▸ **What you will do**: Provide nothing but the number of lines containing the string "that".
═════ Recorded information
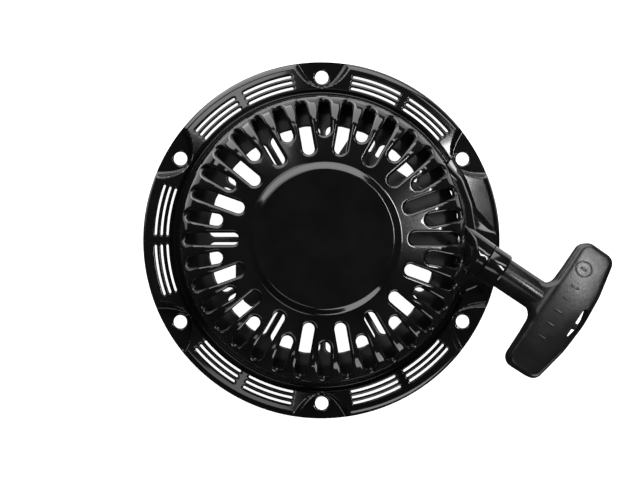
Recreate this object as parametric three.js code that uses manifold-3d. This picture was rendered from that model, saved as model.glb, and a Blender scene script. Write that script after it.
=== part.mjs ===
// Recoil starter for a 390-class horizontal-shaft engine.
// Frame: millimetres, +Z is the reel axis and points out of the dome, z = 0 is the engine's mounting plane.
// The rope leaves level with the reel's groove, along DRAW, which lies 33.7 degrees below +X.
import * as THREE from "three";
import { ConvexGeometry } from "three/addons/geometries/ConvexGeometry.js";
import { mergeVertices } from "three/addons/utils/BufferGeometryUtils.js";
import Module from "manifold-3d";

const wasm = await Module();
wasm.setup();

// ---- Driving dimensions ----------------------------------------------------------------------
const GAP = 0.3; // clearance between pieces that touch
const SHEET = 1.6; // housing and guard sheet

const FLANGE_R = 116;
const FLANGE_SEGMENTS = 48;
const HOUSING_H = 62;
const DISC_R = 42.5; // raised plain disc on top
const WALL_R = 90.2; // bowl side wall, outside, below the shoulder

const BOLT_R = 106; // bolt circle radius
const BOLT_COUNT = 6;
const BOLT_HOLE_R = 4.3;

const SLOT_COUNT = 36; // radial cooling slots, long and short in turn
const SLOT_W = 7.3;
const SLOT_OUT_R = 88.4;
const SLOT_LONG_R = 53;
const SLOT_SHORT_R = 64;
const SLOT_LOW_Z = 39;

const RIM_ROWS = [99.7, 103.5, 107.3]; // rows of arc slots in the flange
const RIM_SLOT_W = 1.4;
const RIM_GROUPS = [
  [10.7, 28.3],
  [31.7, 49.3],
]; // degrees past a bolt hole
const OUTLET_SECTOR = 1; // the flange sector without arc slots, counted clockwise from +Y

const ROPE_R = 2.3;
const ROPE_Z = 38;
const ROPE_OFFSET = 45; // from the reel axis to the rope's straight run
const DRAW_ANGLE = THREE.MathUtils.degToRad(-33.7);
const BOSS_END = 105.3; // along the run, from the point nearest the reel axis
const BOSS_START = 92.6;
const BOSS_R = 12;
const BOSS_SPIGOT_R = 9; // the boss's shank in the spout
const BOSS_BORE_R = 6;
const GRIP_CENTRE = 148.5;

const GRIP_HALF = 46.2;
const GRIP_THICK = 24;
const STEM_R = 10.1;
const KNOT_R = 4.0;
const KNOT_AT = -0.8; // the knot's centre, outwards from the middle of the bar
const KNOT_IN_REEL_R = 20.8; // the inner knot's centre, from the reel axis

const POST_R = 7;
const SCREW_R = 2.9;
const DRUM_R = 28.5;
const REEL_R = 51;
const GROOVE_HALF = 5.2;
const REEL_WALL = 2.2;
const CAVITY_R = 26;

const PAWL_PIVOT_R = 29;
const PAWL_Z = 22.4;
const PAWL_T = 4.8;
const PAWL_POST_R = 3.9;
const GUIDE_Z = 19.4;
const GUIDE_T = 1.6;
const GUIDE_BORE_R = 4.6;
const GUIDE_TURN = 25; // degrees that the guide lags behind the reel
const PAWL_PER_GUIDE = 1.1; // pawl swing for each degree of guide lag
const PAWL_PIN = new THREE.Vector2(-5, -12.5); // drive pin, from the pawl's pivot

// ---- Directions and materials ----------------------------------------------------------------
const DRAW = new THREE.Vector3(Math.cos(DRAW_ANGLE), Math.sin(DRAW_ANGLE), 0);
const SIDE = new THREE.Vector3(-DRAW.y, DRAW.x, 0); // from the reel axis to the run
const UP = new THREE.Vector3(0, 0, 1);

function material(color, roughness, metalness) {
  return new THREE.MeshStandardMaterial({ color, roughness, metalness });
}
const glossPaint = material(0x0b0b0c, 0.12, 0.2);
const moulded = material(0x18191b, 0.4, 0.0);
const nylon = material(0x1d1e20, 0.5, 0.0);
const zinc = material(0xb8bcc0, 0.35, 0.9);
const springSteel = material(0x5b6068, 0.3, 0.9);
const ropeFibre = material(0x2b2a28, 0.85, 0.0);

// ---- Solids ----------------------------------------------------------------------------------
// A closed geometry as a manifold solid, turned outwards if its faces point in.
function solid(geometry) {
  const bare = geometry.index ? geometry.toNonIndexed() : geometry.clone();
  for (const name of Object.keys(bare.attributes)) {
    if (name !== "position") bare.deleteAttribute(name);
  }
  const merged = mergeVertices(bare, 1e-4);
  const vertProperties = merged.attributes.position.array;
  const triVerts = new Uint32Array(merged.index.array);
  const made = new wasm.Manifold(new wasm.Mesh({ numProp: 3, vertProperties, triVerts }));
  if (made.volume() > 0) return made;
  const turned = triVerts.slice();
  for (let i = 0; i < turned.length; i += 3) {
    turned[i + 1] = triVerts[i + 2];
    turned[i + 2] = triVerts[i + 1];
  }
  return new wasm.Manifold(new wasm.Mesh({ numProp: 3, vertProperties, triVerts: turned }));
}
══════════
▸ **Exercise output**: 3